Moreover, with such setup, Los Blancos were able to exert a form of counter pressing, which choked the German team for many minutes with wave after wave of attack, seemingly without any way to get out.

The final third also saw development. However, this was mainly because of the solid build up before reaching the final third. A proper distribution of the seven players behind the front three allowed the latter to find themselves in good positions to score. The game didn’t turn into a goal fest due to some match-specific reasons like the lack of elite finishers (other than Ronaldo) and Dortmund’s impressive goalkeeper.

All in all, Real were very effective going forward. Kudos to Zidane, who did very well preparing Cristiano and Co for the match.

Defensive System

Things didn’t go as well for Zizou’s men on the defensive side of the game. Sergio Ramos was one of the main culprits in Dortmund’s first goal. Instead of immediately marking Aubameyang in the box to prevent him from scoring, he allowed the Gabonese striker to make his run and hoped he’d be caught offside.

Furthermore, on several occasions, he moved from his position to tackle or intercept in an unwarranted situation. The action itself is customary for defenders. However, it should be done only when success is guaranteed. Failure in such situations means leaving a big hole in the defense which the opponent can exploit. Luckily though, Dortmund failed to take advantage of any of these chances.

El Capitan shouldn’t be making such errors. However, when you’re a Real Madrid fan for some time, you are used to it. When Ramos messes things up in defense, he usually makes up for it by scoring headers in stoppage time.
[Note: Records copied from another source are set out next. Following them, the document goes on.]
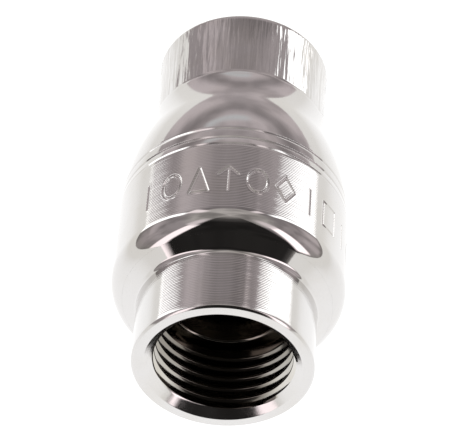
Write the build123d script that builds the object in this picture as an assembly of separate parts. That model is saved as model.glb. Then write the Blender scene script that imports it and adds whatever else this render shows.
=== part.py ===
from build123d import *
import math
import os

# Spring loaded inline check valve with two G 1/2 threaded sockets.
# Millimetres. The flow runs along +Y, the inlet face is at y = -HALF_LENGTH, +Z is up,
# and the origin is on the flow axis at half length. Every profile below is given as
# (station, radius) pairs, where the station is the distance from the inlet face.

# overall
LENGTH = 56.5
HALF_LENGTH = LENGTH / 2

# G 1/2 pipe thread of both sockets, cut as a ring groove at every pitch. Both minor radii
# are inside the thread's tolerance, which runs from 9.316 to 9.586.
PIPE_PITCH = 1.814
INLET_MINOR_R = 9.33
OUTLET_MINOR_R = 9.52
PIPE_MAJOR_R = 10.478
PIPE_FLANK = math.tan(math.radians(27.5))
PIPE_ROOT_HALF = 0.14
PIPE_FIRST_GROOVE = 1.70
PIPE_GROOVES = 5
SOCKET_MOUTH_R = 10.7
SOCKET_DEPTH = 11.4

# M27 x 1.5 closure thread between the end cap and the body
CLOSURE_PITCH = 1.5
CLOSURE_FLANK = math.tan(math.radians(30))
CLOSURE_FIRST = 15.35
CLOSURE_TURNS = 3
CAP_ROOT_R = 12.6
CAP_CREST_R = 13.45
CAP_CREST_HALF = 0.12
BODY_CREST_R = 12.7
BODY_ROOT_R = 13.55
BODY_ROOT_HALF = 0.112

# end cap
NECK_R = 12.25
NECK_EDGE = 0.3
NECK_END = 10.0
FLANGE_R = 14.25
FLANGE_START = 11.3
FLANGE_END = 13.0
RELIEF_R = 12.2
RELIEF_END = 14.6
CAP_END = 19.3
PASSAGE_R = 7.6
SEAT_S = 15.99
SEAT_LIP_R = 8.4
SEAT_FLOOR_S = 15.4
SEAT_RECESS_R = 10.9

# body, outside
LIP_START = 11.34
LIP_START_R = 14.4
LIP_R = 3.74
LIP_ANGLE = math.radians(55)
BAND_R = 16.0
BAND_START = 14.4
BAND_END = 26.3
STRIP_START = 27.7
STRIP_END = 29.4
STRIP_START_R = 15.78
STRIP_END_R = 15.73
SHOULDER_MID = (33.7, 15.15)
SHOULDER_BEND = (38.0, 13.92)
THROAT_MID = (40.9, 13.02)
THROAT_END = (44.4, 12.42)
SOCKET_START = (44.65, 12.0)
SOCKET_END_R = 12.24
SOCKET_ROUND = 0.7

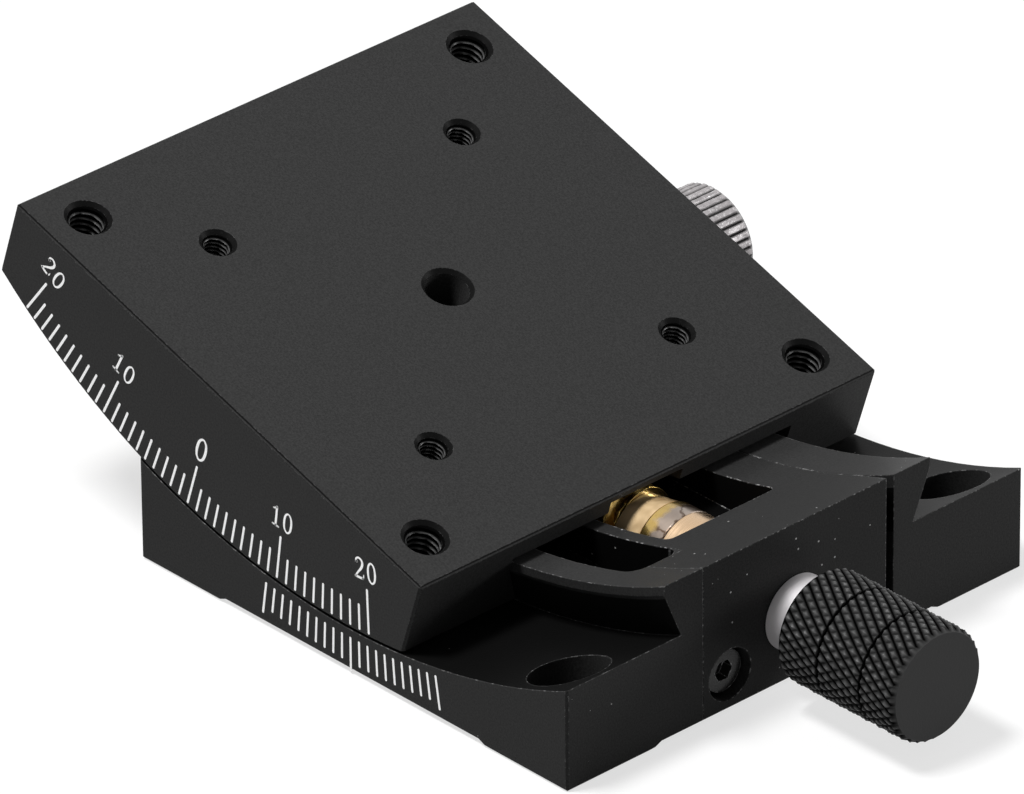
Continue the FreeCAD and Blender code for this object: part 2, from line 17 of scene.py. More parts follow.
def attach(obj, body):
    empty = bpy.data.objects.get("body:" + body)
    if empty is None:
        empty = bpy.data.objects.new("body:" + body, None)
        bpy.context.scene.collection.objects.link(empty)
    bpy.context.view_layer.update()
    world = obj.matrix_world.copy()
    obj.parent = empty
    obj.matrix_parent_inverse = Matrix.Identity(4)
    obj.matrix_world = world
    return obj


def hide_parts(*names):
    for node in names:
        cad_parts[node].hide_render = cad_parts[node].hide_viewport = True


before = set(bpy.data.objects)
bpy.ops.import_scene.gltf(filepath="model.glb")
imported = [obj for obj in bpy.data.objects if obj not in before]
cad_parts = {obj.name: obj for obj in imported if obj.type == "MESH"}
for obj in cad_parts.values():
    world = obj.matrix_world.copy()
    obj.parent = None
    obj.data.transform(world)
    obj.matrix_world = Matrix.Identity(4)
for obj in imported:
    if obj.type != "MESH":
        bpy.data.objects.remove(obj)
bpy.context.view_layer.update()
MM = 0.001

# %% [markdown]
# ## Sizes that the pieces share
# The table turns about a line along Y. In this model it stands turned by 18 degrees, so everything
# engraved on the table or screwed into it is first made as if the table were level, and then turned with
# one matrix. That keeps the numbers simple, the way a machinist reads them from the drawing.

# %% Shared sizes
PIVOT = Vector((0, 0, 80 * MM))
TILT = math.radians(18)
TABLE_TOP = 20 * MM
SCALE_FACE = -30 * MM
WORM_AXIS = Vector((0, -0.4 * MM, 7.65 * MM))
LOCK_AXIS_LEVEL = Vector((0, 0, 8.4 * MM))
HALF_STAGE, RIDGE_TOP_RADIUS, LEDGE_RADIUS = 30 * MM, 69.5 * MM, 75.15 * MM
TILTED = Matrix.Translation(PIVOT) @ Matrix.Rotation(TILT, 4, "Y") @ Matrix.Translation(-PIVOT)
ORIGIN, ALONG_X, ALONG_Y, ALONG_Z = Vector((0, 0, 0)), (1, 0, 0), (0, 1, 0), (0, 0, 1)
print("lock axis when tilted:", [round(v / MM, 2) for v in TILTED @ LOCK_AXIS_LEVEL])

# %% [markdown]
# ## The camera
# The photograph was taken from far away with a long lens, so the edges look nearly parallel. The lens,
# the place and the small roll of this camera were found by fitting the scale lines, the plate corners and
# the holes. Its right, up and back follow from an azimuth and a height above the horizon, and its place
# is given along them in millimetres.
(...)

Nacho wasn’t good in this match either. He didn’t guard the right flank well because his center back instincts made him shift numerous times to the center. Not to mention that, to a great extent, he is to blame for Dortmund’s second goal. Again, a central defender who advances forward without calculating risks will put his team in trouble.

Vasquez had a relatively good match on the right flank. His movements forward helped create several crosses, although none of them came to fruition. Also, his defending was acceptable. The Spaniard got the job done as a defender.

Theo Hernandez had an impressive game. He did almost everything right on both ends of the pitch. The French youngster proved he is a reliable backup to Marcelo. Who knows? He could be the successor of the Brazilian #12 after all.

Raphael Varane played just over a half an hour. While the Frenchman was excellent in recovering any passes to Aubameyang, his absence was immediately felt. Let’s hope his injury is nothing serious.


Even though Real Madrid didn’t need the victory, and many of their starters didn’t play, the team had an excellent game overall; at least when comparing it to earlier matches. A structured attack and a a dominating defensive fortress; this is the sort of performance that should be associated with Real Madrid.

The reason behind such a sudden improvement? Tactics. It cannot be stressed enough that changing the formation had all sorts of benefits. Every player was comfortable in their position and were effective in their role. In my opinion, Zidane should use the same formation he used last night in the coming matches; the good ole 4-3-3 proved it’s way more reliable and sustainable than the 4-4-2 diamond.